---------- Data shown ----------
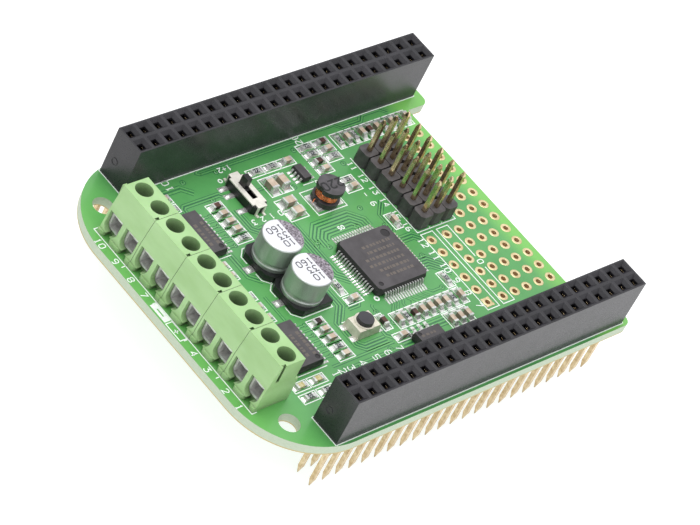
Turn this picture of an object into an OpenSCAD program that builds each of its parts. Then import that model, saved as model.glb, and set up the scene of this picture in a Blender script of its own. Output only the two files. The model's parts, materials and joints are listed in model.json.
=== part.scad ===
// Servo driver board: a stacking board with motor terminals, a servo header and its driver chips.
// Millimetres. +X runs along the two sockets, away from the terminal block, +Y from the front
// socket to the rear one, +Z up. The origin is midway between the two mounting holes, on the
// board's underside. Places on the board are given from the middle of the two sockets.

/* [Board] */
// Thickness of the circuit board
board_t = 1.6; // [1.2:0.1:2]
// Distance between the centres of the two mounting holes
hole_span = 41.91; // [41:0.01:42]
// Diameter of a mounting hole
mount_hole_d = 3.2; // [3:0.1:3.6]
// Distance along X from the mounting holes to the middle of the sockets
socket_mid_x = 33.02; // [33:0.01:34]
// Radius of the two large corners at the terminal end
corner_r = 12.7; // [10:0.1:13]

/* [Stacking sockets] */
// Distance between the centre lines of the two sockets
socket_span = 48.26; // [48:0.01:48.5]
// Number of pins in each of a socket's two rows
socket_ways = 23; // [18:1:23]
// Height of a socket above the board
socket_h = 8.5; // [7.5:0.1:9]
// Length of the stacking pins below the board
tail_len = 9; // [3:0.5:12]

/* [Servo header] */
// Number of servo outputs, three pins each
servo_outputs = 6; // [3:1:6]
// Height of the pin tips above the board
servo_pin_h = 8.7; // [7:0.1:9]

/* [Terminal block] */
// Distance between neighbouring wire entries
terminal_pitch = 3.5; // [3.5:0.01:3.6]
// Height of the terminal block above the board
terminal_h = 8.55; // [8.3:0.05:9]
// How far a clamp rises when its screw is turned in
clamp_travel = 1.2; // [0.4:0.1:1.2]

/* [Switch and button] */
// Travel of the slide switch
switch_travel = 2; // [1:0.1:2]
// Travel of the push button
button_travel = 0.25; // [0.1:0.05:0.3]

/* [Hidden] */

$fn = 48;
eps = 0.01;
clearance = 0.02;
pin_pitch = 2.54;
pin_w = 0.64;
pin_hole_r = 0.5;

// Board outline
board_half_w = 27.305;
board_left = -38.735;
board_right = 26.3;
tab_right = 30.7;
tab_inner_y = 19.5;
tab_corner_r = 1.3;

// Prototype pads: a block of plated holes and a narrow strip beside the servo header
proto_r = 0.45;
proto_top_y = -0.08;
proto_cols = [14.4, 16.94, 19.48, 22.02, 24.56];
proto_edge_col = 11.2;

// Stacking sockets
socket_w = 5.08;
socket_len = socket_ways * pin_pitch;
pocket_w = 1.7;
funnel_w = 2.05;
funnel_d = 0.5;
entry_w = 1;
pocket_top = socket_h - 0.9;

// Servo header
servo_cols = 3;
servo_x = 11.43;
servo_y = 0.87;
header_h = 2.54;
header_tail = 1.4;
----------
◆ Instructions to follow: Using the data above, restate word for word the lines from its opening line through the line that contains "pin_hole_r = 0.5;", and no more.

◆ Response:
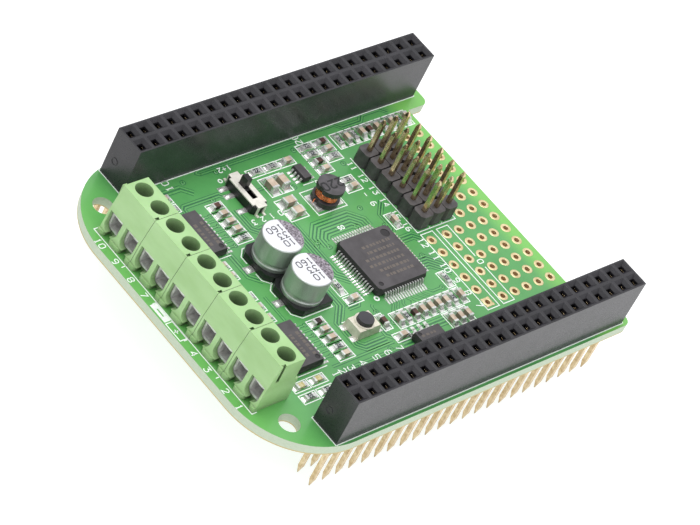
Turn this picture of an object into an OpenSCAD program that builds each of its parts. Then import that model, saved as model.glb, and set up the scene of this picture in a Blender script of its own. Output only the two files. The model's parts, materials and joints are listed in model.json.
=== part.scad ===
// Servo driver board: a stacking board with motor terminals, a servo header and its driver chips.
// Millimetres. +X runs along the two sockets, away from the terminal block, +Y from the front
// socket to the rear one, +Z up. The origin is midway between the two mounting holes, on the
// board's underside. Places on the board are given from the middle of the two sockets.

/* [Board] */
// Thickness of the circuit board
board_t = 1.6; // [1.2:0.1:2]
// Distance between the centres of the two mounting holes
hole_span = 41.91; // [41:0.01:42]
// Diameter of a mounting hole
mount_hole_d = 3.2; // [3:0.1:3.6]
// Distance along X from the mounting holes to the middle of the sockets
socket_mid_x = 33.02; // [33:0.01:34]
// Radius of the two large corners at the terminal end
corner_r = 12.7; // [10:0.1:13]

/* [Stacking sockets] */
// Distance between the centre lines of the two sockets
socket_span = 48.26; // [48:0.01:48.5]
// Number of pins in each of a socket's two rows
socket_ways = 23; // [18:1:23]
// Height of a socket above the board
socket_h = 8.5; // [7.5:0.1:9]
// Length of the stacking pins below the board
tail_len = 9; // [3:0.5:12]

/* [Servo header] */
// Number of servo outputs, three pins each
servo_outputs = 6; // [3:1:6]
// Height of the pin tips above the board
servo_pin_h = 8.7; // [7:0.1:9]

/* [Terminal block] */
// Distance between neighbouring wire entries
terminal_pitch = 3.5; // [3.5:0.01:3.6]
// Height of the terminal block above the board
terminal_h = 8.55; // [8.3:0.05:9]
// How far a clamp rises when its screw is turned in
clamp_travel = 1.2; // [0.4:0.1:1.2]

/* [Switch and button] */
// Travel of the slide switch
switch_travel = 2; // [1:0.1:2]
// Travel of the push button
button_travel = 0.25; // [0.1:0.05:0.3]

/* [Hidden] */

$fn = 48;
eps = 0.01;
clearance = 0.02;
pin_pitch = 2.54;
pin_w = 0.64;
pin_hole_r = 0.5;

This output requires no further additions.